The current study examined the cultural factors (i.e., religious background, religious participation, parents' views of prayer, and parents' concepts of God) that contribute to children's differentiation between the capabilities of human minds and God's mind. Protestant Christian, Roman Catholic, Muslim, and Religiously Non‐Affiliated parents and their preschool‐aged children were interviewed (N = 272). Children of Muslim parents differentiated the most between God's mind and human minds (i.e., human minds are fallible but God's is not), and children who had greater differentiation between God's and humans' minds had parents who had the least anthropomorphic conceptions of God. Additionally, there was a unique effect of being raised in a Religiously Non‐Affiliated home on the degree of children's differentiation between God's and human minds after religious context factors had been accounted for; in other words, children of Religious Non‐Affiliates differentiated between humans and God the least and their differentiation was unrelated to religious context factors.
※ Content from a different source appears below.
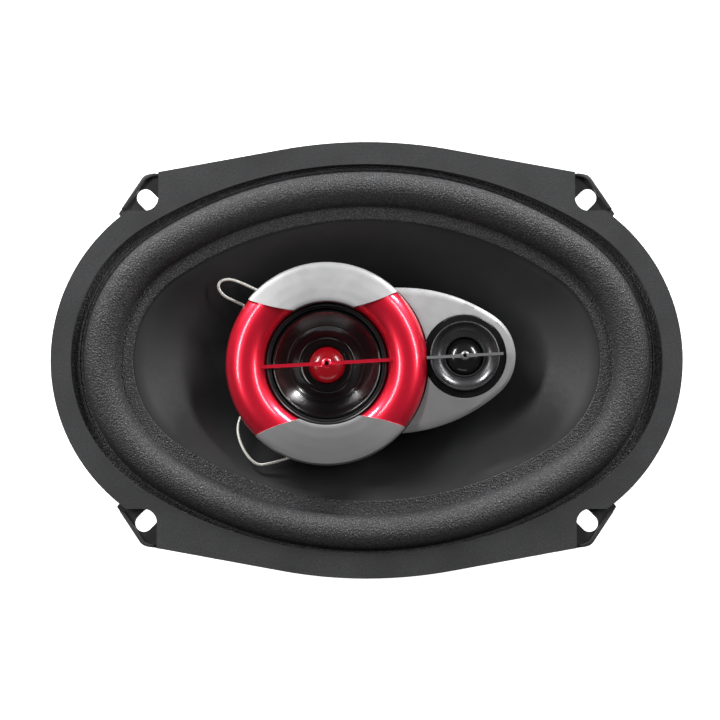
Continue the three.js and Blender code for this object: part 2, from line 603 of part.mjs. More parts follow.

These findings delineate the ways in which religious context differences influence concepts of God from the earliest formation.
Statement of contribution
What is already known on this subject?
Children's concept of God develops during the preschool years.
The degree of anthropomorphism in children's concept of God varies.
What does this study add?
Muslim children have a strong differentiation between what God's mind and human minds can do.
Religiously Non‐Affiliated children have almost no differentiation between God's and human minds.
Parent anthropomorphism explains variance in children's God concepts, both within and across religious groups.